GIVEN REQUEST:
Below are some records; quote exactly the lines from the one that contains "finger_frame()" through the one that contains "imported = [obj", inclusive, and no others.

======

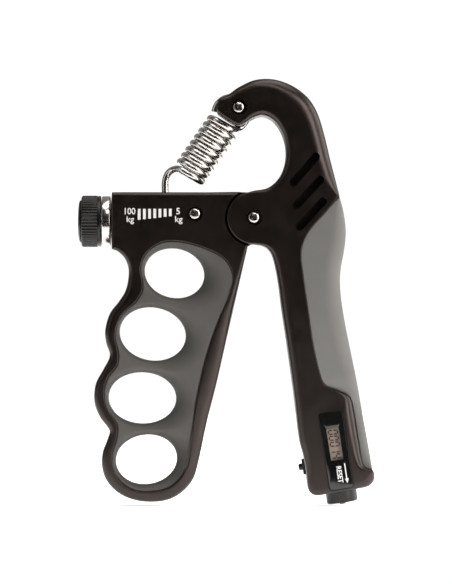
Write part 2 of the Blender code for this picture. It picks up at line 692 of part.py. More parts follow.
def counter_front():
    window = slab(
        "counter_window", counter, rounded_rectangle(*WINDOW, 1.3), -10.4, -9.2, "gloss_black",
        edge=0.25, curved=False,
    )
    cut(window, box("window_opening", counter, LCD[0], (-20, 0), LCD[1]))
    box("lcd_panel", counter, (LCD[0][0] - 0.5, LCD[0][1] + 0.5), (-8.9, -7.4),
        (LCD[1][0] - 0.5, LCD[1][1] + 0.5), "lcd")
    box("counter_board", counter, (BAY_X[0] + GAP, BAY_X[1] - GAP), (-6.9, -5.7),
        (-8.8, BAY_Z[1] - GAP), "board")


def battery():
    turned(
        "button_cell", counter, "Y", (-0.3, -5.4, 5.6),
        [(0, 5.4), (5.4, 5.4), (5.8, 5.0), (5.8, 1.0), (5.0, 0.6), (5.0, 0), (0, 0)],
        "steel", sides=28,
    )
    strip = [
        (-5.4, -1.4), (0.8, -1.4), (0.8, 12.7), (-5.4, 12.7),
        (-5.4, 12.2), (0.3, 12.2), (0.3, -0.9), (-5.4, -0.9),
    ]
    slab("battery_clip", counter, strip, -2.3, 1.7, "steel", curved=False, facing=FACING_SIDE)


def switches():
    count = box("count_switch", counter, (-4.8, -1.8), (-5.4, 2.0), (-6.9, -2.5), "gloss_black")
    cut(count, rod("count_dimple", counter, "X", (0, 0, PLUNGER_Z), 1.2, -9, -4.5, sides=16))
    reset = box("reset_switch", counter, (-1.4, 2.1), (-5.4, 2.0), (-7.2, -4.2), "gloss_black")
    cut(reset, rod("reset_dimple", counter, "Z", (BUTTON_X, 0, 0), 1.4, -9, -6.9, sides=16))


def plunger():
    """The count plunger slides along the bay's x. The finger handle pushes it at full squeeze."""
    turned(
        "count_plunger", counter, "X", (0, 0, PLUNGER_Z),
        [(0, -6.3), (0.9, -6.3), (0.9, -7.2), (2.1, -7.2), (2.1, -7.9), (PLUNGER_R, -7.9),
         (PLUNGER_R, -14.2), (1.0, -14.7), (0, -14.7)],
        "black_shell", sides=20,
    )
    bezel = box(
        "plunger_bezel", counter, (INNER_EDGE - 0.8, -11.7), (-3.5, 3.5),
        (PLUNGER_Z - 3.05, PLUNGER_Z + 3.05), "nickel",
    )
    cut(bezel, rod("bezel_hole", counter, "X", (0, 0, PLUNGER_Z), PLUNGER_R + GAP, -30, 0, sides=20))


def reset_button():
    turned(
        "reset_button", counter, "Z", (BUTTON_X, 0, 0),
        [(0, -8.7), (1.5, -8.7), (1.5, -10.3), (6.75, -10.3), (6.75, -11.3), (BUTTON_R, -11.3),
         (BUTTON_R, -20.3), (5.5, -20.9), (1.3, -20.9), (1.1, -21.5), (0, -21.5)],
        "knob_plastic", sides=28,
    )


def rear_cover():
    outline = rounded_rectangle(COVER_X, COVER_Z, 1.5)
    cover = slab("rear_cover", counter, outline, COVER_SEAT + GAP, 10.3, "black_shell", edge=0.3, curved=False)
    for side, x in SCREW_SPOTS.items():
        at = (x, 0, COVER_SCREW_Z)
        cut(
            cover,
            rod(f"cover_hole_{side}", counter, "Y", at, 1.2, 0, 20, sides=16),
            rod(f"cover_sink_{side}", counter, "Y", at, 2.0, 9.5, 20, sides=20),
        )
        turned(
            f"cover_screw_{side}", counter, "Y", at,
            [(0, 10.3), (1.7, 10.3), (1.7, 9.8), (0.9, 9.8), (0.9, 4.5), (0.5, 3.9), (0, 3.9)],
            "steel", sides=16,
        )


finger_frame()
finger_grip_insert()
finger_fittings()
knob()
knob_pieces()
carriage()
spring()
palm_frame()
palm_grip_pad()
palm_fittings()
counter_front()
battery()
switches()
plunger()
reset_button()
rear_cover()
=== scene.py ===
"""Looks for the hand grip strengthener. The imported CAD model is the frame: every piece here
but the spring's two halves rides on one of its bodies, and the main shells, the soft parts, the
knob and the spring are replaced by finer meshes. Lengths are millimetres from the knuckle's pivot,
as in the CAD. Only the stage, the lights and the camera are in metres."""

import json
import math

import bmesh
import bpy
import numpy as np
from mathutils import Matrix, Vector
from mathutils.geometry import delaunay_2d_cdt

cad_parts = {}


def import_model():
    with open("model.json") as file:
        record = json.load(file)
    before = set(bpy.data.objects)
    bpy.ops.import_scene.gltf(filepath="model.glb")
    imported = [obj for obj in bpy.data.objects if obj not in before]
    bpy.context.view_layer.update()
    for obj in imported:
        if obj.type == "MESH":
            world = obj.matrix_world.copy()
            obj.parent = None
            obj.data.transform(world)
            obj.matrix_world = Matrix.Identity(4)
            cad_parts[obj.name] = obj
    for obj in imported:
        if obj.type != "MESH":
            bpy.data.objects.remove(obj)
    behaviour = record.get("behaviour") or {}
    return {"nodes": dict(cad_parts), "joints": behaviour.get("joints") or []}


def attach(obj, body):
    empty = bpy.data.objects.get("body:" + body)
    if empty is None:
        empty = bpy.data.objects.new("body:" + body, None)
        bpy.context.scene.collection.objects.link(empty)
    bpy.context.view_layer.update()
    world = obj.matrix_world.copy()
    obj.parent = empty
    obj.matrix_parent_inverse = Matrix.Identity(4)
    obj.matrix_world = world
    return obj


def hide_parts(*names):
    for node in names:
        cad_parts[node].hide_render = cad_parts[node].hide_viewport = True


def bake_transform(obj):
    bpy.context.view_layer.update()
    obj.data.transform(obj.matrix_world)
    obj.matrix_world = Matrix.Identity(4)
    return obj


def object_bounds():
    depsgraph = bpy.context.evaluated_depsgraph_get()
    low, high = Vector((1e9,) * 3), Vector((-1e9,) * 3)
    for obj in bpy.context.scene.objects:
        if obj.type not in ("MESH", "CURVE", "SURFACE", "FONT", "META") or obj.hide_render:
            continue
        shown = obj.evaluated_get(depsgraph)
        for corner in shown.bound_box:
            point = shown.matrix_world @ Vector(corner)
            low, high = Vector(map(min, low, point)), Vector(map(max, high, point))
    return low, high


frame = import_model()
cad_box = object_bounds()

MM = 0.001
JOINTS = {joint["name"]: joint for joint in frame["joints"]}
PIVOT = Vector(JOINTS["palm_squeeze"]["pos_m"])
HALF_DEPTH = 10.5

# The counter bay leans with the palm handle. In its own axes x runs across, z runs up.
BAY = Matrix.Translation((31.4, 0, -91.0)) @ Matrix.Rotation(math.radians(-8.7), 4, "Y")


# ---------------------------------------------------------------- materials

def shader_of(name):
    material = bpy.data.materials.new(name)
    material.use_nodes = True
    return material, material.node_tree, material.node_tree.nodes["Principled BSDF"]


def noise(tree, scale, detail=3.0, rough=0.55, stretch=(1, 1, 1)):
    """Noise over the object's own coordinates, in metres."""
    place = tree.nodes.new("ShaderNodeTexCoord")
    spread = tree.nodes.new("ShaderNodeMapping")
    spread.inputs["Scale"].default_value = stretch
    texture = tree.nodes.new("ShaderNodeTexNoise")
    texture.inputs["Scale"].default_value = scale
    texture.inputs["Detail"].default_value = detail
    texture.inputs["Roughness"].default_value = rough
    tree.links.new(place.outputs["Object"], spread.inputs["Vector"])
    tree.links.new(spread.outputs["Vector"], texture.inputs["Vector"])
    return texture.outputs["Fac"]


def ramp(tree, value, low, high):
    """Maps a noise value, which lies mostly near 0.5, to a colour or a grey from low to high."""
    mix = tree.nodes.new("ShaderNodeValToRGB")
    mix.color_ramp.elements[0].position = 0.35
    mix.color_ramp.elements[1].position = 0.65
    for element, colour in zip(mix.color_ramp.elements, (low, high)):
        element.color = (*colour, 1) if isinstance(colour, tuple) else (colour, colour, colour, 1)
    tree.links.new(value, mix.inputs["Fac"])
    return mix.outputs["Color"]


def bump(tree, shader, value, depth):
    """Raises the surface by depth, in millimetres, where value is 1."""
    node = tree.nodes.new("ShaderNodeBump")
    node.inputs["Strength"].default_value = 1.0
    node.inputs["Distance"].default_value = depth * MM
    tree.links.new(value, node.inputs["Height"])
    tree.links.new(node.outputs["Normal"], shader.inputs["Normal"])


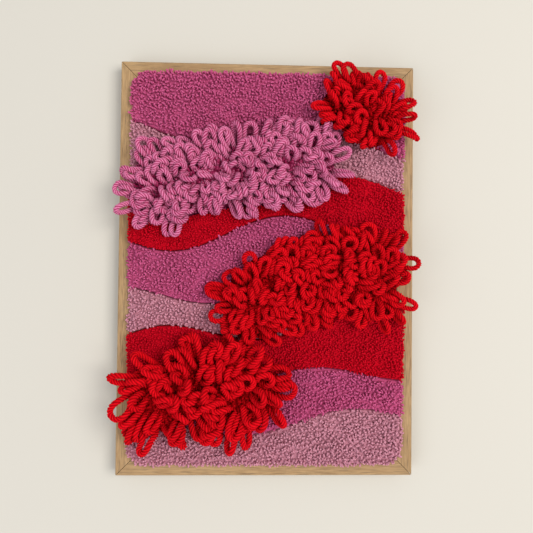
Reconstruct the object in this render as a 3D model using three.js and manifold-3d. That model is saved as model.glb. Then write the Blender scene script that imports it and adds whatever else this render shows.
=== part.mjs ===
// A tufted textile in a slim portrait picture frame of wood, lying on its back.
// Four mitred bars with a rebate hold a flat panel, and a tufting cloth is stretched on the panel.
// Short pile stands on the cloth in bands with wavy borders, and four clouds of long yarn loops rise from it.
// Millimetres: X runs to the right of the picture, Y runs up it and Z out of its face.
// The origin is the centre of the back, on which the piece rests.

import * as THREE from "three";
import { mergeVertices } from "three/addons/utils/BufferGeometryUtils.js";
import Module from "manifold-3d";

const wasm = await Module();
wasm.setup();

// The frame.
const frameWidth = 227;
const frameHeight = 317;
const frameDepth = 15;
const barWidth = 12.5;
const lipThickness = 5;
const rebateWidth = 4;
const edgeChamfer = 0.6;
const mitreGap = 0.45;

// What the frame holds, from the back to the face.
const pieceGap = 0.3;
const shortestEdge = 0.06;
const weldDistance = 0.001;
const clothThickness = 1.7;
const lipBack = frameDepth - lipThickness;
const clothTop = lipBack - pieceGap;
const clothBack = clothTop - clothThickness;
const panelFront = clothBack - pieceGap;
const pileFoot = clothTop + pieceGap;
const openingWidth = frameWidth - 2 * barWidth;
const openingHeight = frameHeight - 2 * barWidth;

// The pile spreads over the inner edge of the bars, and its corners are rounded.
const pileSpread = 3;
const pileCorner = 11;
const pileEdgeRound = 2.6;
const pileEdgeBend = 0.3;
const borderStep = 10;
const borderGap = 0.38;
const leastBandVolume = 500;

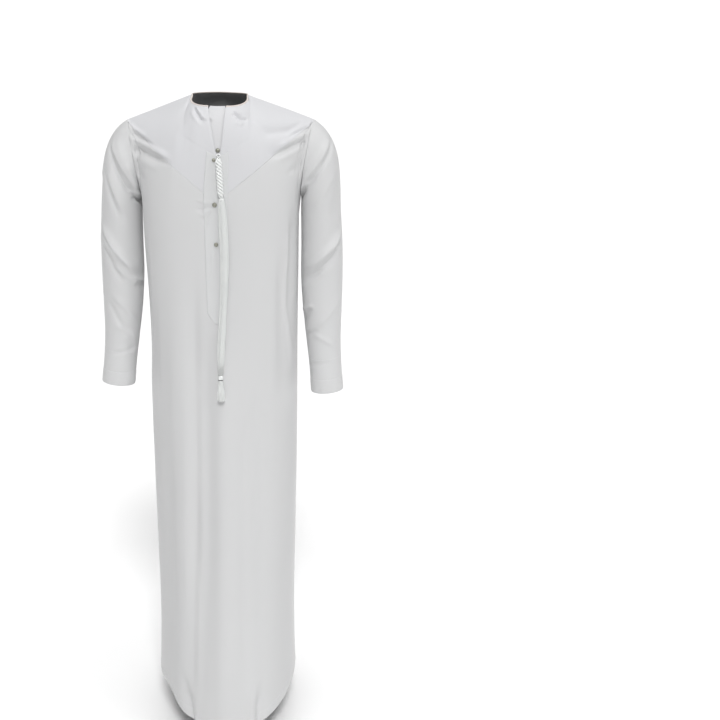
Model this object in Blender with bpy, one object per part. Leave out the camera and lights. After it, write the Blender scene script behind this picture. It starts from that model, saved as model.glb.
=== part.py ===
"""A long, collarless robe with a V yoke, long set-in sleeves and a corded tassel, as its wearer holds it.

Metres, +Z up. The front faces -Y and the wearer's left is at +X. The origin is the middle of the neck
opening, level with the points where the neckline meets the shoulder seams, and a "drop" is a distance
below that level. Every cloth panel is a wall whose outer face follows one smooth form, the body's or a
sleeve's, so panels that are sewn together share the points of their seam, less the gap between them.
"""

import math
from bisect import bisect_right
from collections import namedtuple
from functools import lru_cache

import bmesh
import bpy
import numpy as np
from mathutils import Vector

# Cloth
CLOTH = 0.0016
SEAM_GAP = 0.0003  # between pieces that are sewn edge to edge
ARMHOLE_GAP = 0.00036  # between a sleeve and the panels' armhole
LAY_GAP = 0.0004  # between a piece and the panel that it lies on

# Neck opening, shoulders and armholes
NECK_HALF_WIDTH = 0.066
SHOULDER_OUT = 0.220
SHOULDER_DROP = 0.062
UNDERARM_OUT = 0.1930
UNDERARM_DROP = 0.232
ARMHOLE_HOLLOW = 0.004  # how far the armhole is scooped towards the neck
LEFT_RAISED = 0.0085  # the left shoulder sits higher and further out
LEFT_OUT = 0.0035
RAISED_FROM = 0.02  # across, where the left shoulder's rise starts
RAISED_DROPS = (0.28, 0.09)  # where it ends below, and where it is whole

# The body below the chest
CHEST_DROP = 0.300
CHEST_PULL = 1.1  # how firmly the cloth above the chest takes up the slope below it
SLOPE_STEP = 0.01  # over which the slope below is taken
CORNER_SPREAD = 0.085  # along the top edge, over which its corners soften in the cloth below them
CORNER_FADE = 0.45  # part of the chest over which they do so
CORNER_SAMPLES = 7
HEM_DROP = 1.532  # at the side seams
HEM_LIFT = 0.038  # the hem's right front corner is turned up a little
HEM_LIFT_AT = -0.60
HEM_LIFT_SPREAD = 0.20

# The slit, its insert and the placket
SLIT_TOP_HALF = 0.0205
SLIT_LOW_HALF = 0.0068
SLIT_LOW_DROP = 0.116
SLIT_END_DROP = 0.131
SLIT_LEAN = 0.005  # the slit's lower end is nearer to the wearer's left
INSERT_HALF = 0.029
INSERT_TOP = 0.0035  # below the neck edge, where the yoke covers it
INSERT_RISE = 0.0070  # how much higher it stands between the slit's edges
INSERT_RISE_STEP = 0.002  # drop over which its lean above the neck edge is taken
INSERT_LENGTH = 0.155
INSERT_SET_BACK = 0.0044
INSERT_ROWS = 7
INSERT_SHOULDER = (0.0215, 0.0180)  # across, where it rises to its top between the edges

# The placket starts at the slit's end, and ends in a point below its shoulders
PLACKET_SHOULDER = 0.152  # parts of the front from the chest's level to the hem
PLACKET_TIP = 0.173
PLACKET_TIP_WIDTH = 0.08  # part of the full width

# The V seam runs straight from the armholes, just below the shoulder seams, to its tip on the front
V_TIP_DROP = 0.236
V_TURN = 0.35  # where it meets the armhole, as a turn from the shoulder

SHARP_FOLD = 0.35  # the cosine of the angle between two panels' ways out

# Neck binding, a rolled edge
BINDING_TALL = 0.0042
BINDING_THICK = 0.0034
BINDING_SIDES = 6

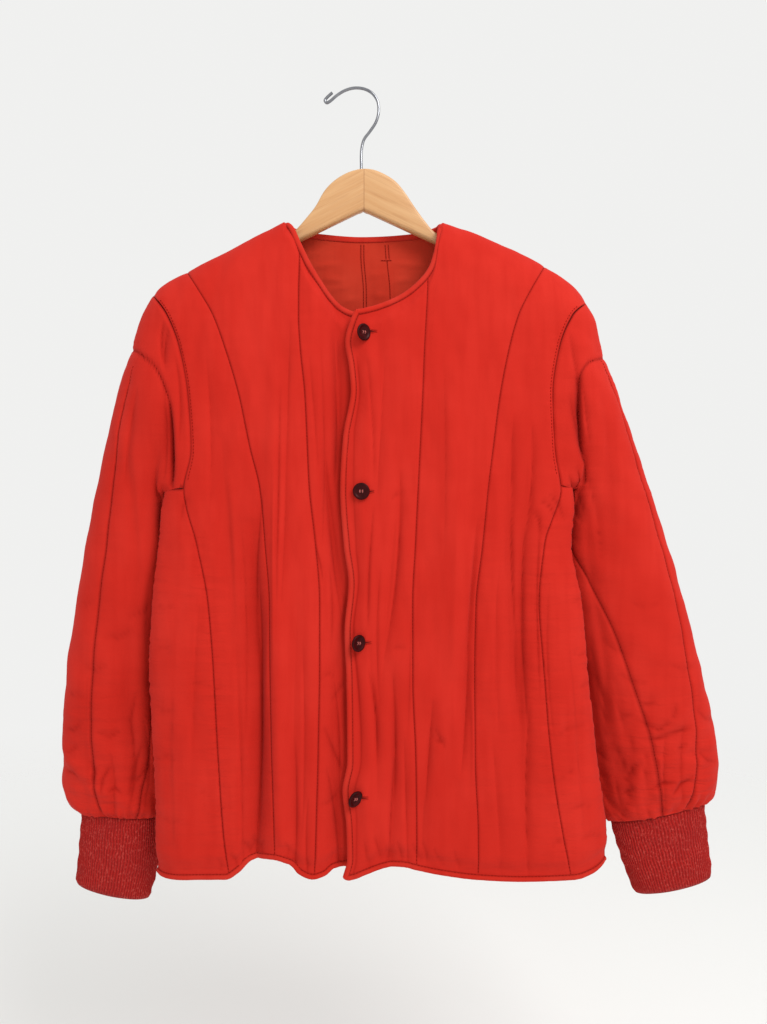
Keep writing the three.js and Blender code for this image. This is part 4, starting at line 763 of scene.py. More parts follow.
def panel_block(side, is_back):
    """Places, walls and marks of one panel half, as arrays by column and row."""
    columns = BACK_COLUMNS if is_back else FRONT_COLUMNS
    x, z, start_z, hem_z, missing = panel_places(side, columns, is_back)
    y = panel_y(side, x, z, is_back)
    near_side = bell((SIDE_COLUMN - columns)[:, None] * 40, 16)
    x = x + sign_of(side) * (OVERHANG * near_side * lower_part(ARMPIT[side], 30, z))
    distance, from_hem, from_tape, from_seam = panel_distances(side, columns, x, z, start_z, hem_z, is_back)

    def clear_of_tape(start, reach):
        return ease((from_tape - start) / reach)
    wall = mix(STITCHED_WALL, channel_wall(distance), clear_of_tape(PRESSED, FADE))
    seed = 3 + 7 * is_back + (13 if side == "left" else 0)
    outer_part = ease((columns - 1.6) / 1.2)[:, None]
    crinkle = puckers(seed, distance, z, reach=7.0, wavelength=9.0) * mix(0.16, 0.5, outer_part)
    low_outer = outer_part * lower_part(-440, 160, z)
    crinkle += puckers(seed + 1, distance, z, reach=26.0, wavelength=17.0) * mix(0.12, 0.6, low_outer)
    tape_puckers = puckers(seed + 2, from_tape, x + z, reach=12.0, wavelength=11.0)
    crinkle += tape_puckers * 0.4 * clear_of_tape(4, 6)
    slow = ripple(seed + 4, (x, 46), (z, 150)) * 0.55 + ripple(seed + 5, (x, 21), (z, 60)) * 0.2
    wall = wall + (crinkle + slow) * clear_of_tape(6, 8)
    wall = np.maximum(caught(side, x, z, wall, from_seam), LEAST_WALL)

    # Painted shade in the grooves of the quilting lines and seams, as the seam mark
    line = bell(distance, LINE_MARK) * clear_of_tape(6, 2)
    pucker = (0.25 + np.exp(-distance / 14)) * mix(0.12, 1, outer_part * lower_part(-380, 200, z))
    pucker = 0.7 * (np.maximum(pucker, 0.7 * bell(from_hem, 34)) * clear_of_tape(5, 4))
    # The crease mark is painted shade in the folds
    return {"x": x, "y": y, "plain_y": panel_y(side, x, z, is_back, folded=False), "z": z, "wall": wall,
            "seam": np.maximum(bell(from_seam, SEAM_MARK), line), "crease": panel_painted_shade(side, x, z, is_back),
            "pucker": pucker, "missing": missing}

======

COMPLETE ANSWER:
finger_frame()
finger_grip_insert()
finger_fittings()
knob()
knob_pieces()
carriage()
spring()
palm_frame()
palm_grip_pad()
palm_fittings()
counter_front()
battery()
switches()
plunger()
reset_button()
rear_cover()
=== scene.py ===
"""Looks for the hand grip strengthener. The imported CAD model is the frame: every piece here
but the spring's two halves rides on one of its bodies, and the main shells, the soft parts, the
knob and the spring are replaced by finer meshes. Lengths are millimetres from the knuckle's pivot,
as in the CAD. Only the stage, the lights and the camera are in metres."""

import json
import math

import bmesh
import bpy
import numpy as np
from mathutils import Matrix, Vector
from mathutils.geometry import delaunay_2d_cdt

cad_parts = {}


def import_model():
    with open("model.json") as file:
        record = json.load(file)
    before = set(bpy.data.objects)
    bpy.ops.import_scene.gltf(filepath="model.glb")
    imported = [obj for obj in bpy.data.objects if obj not in before]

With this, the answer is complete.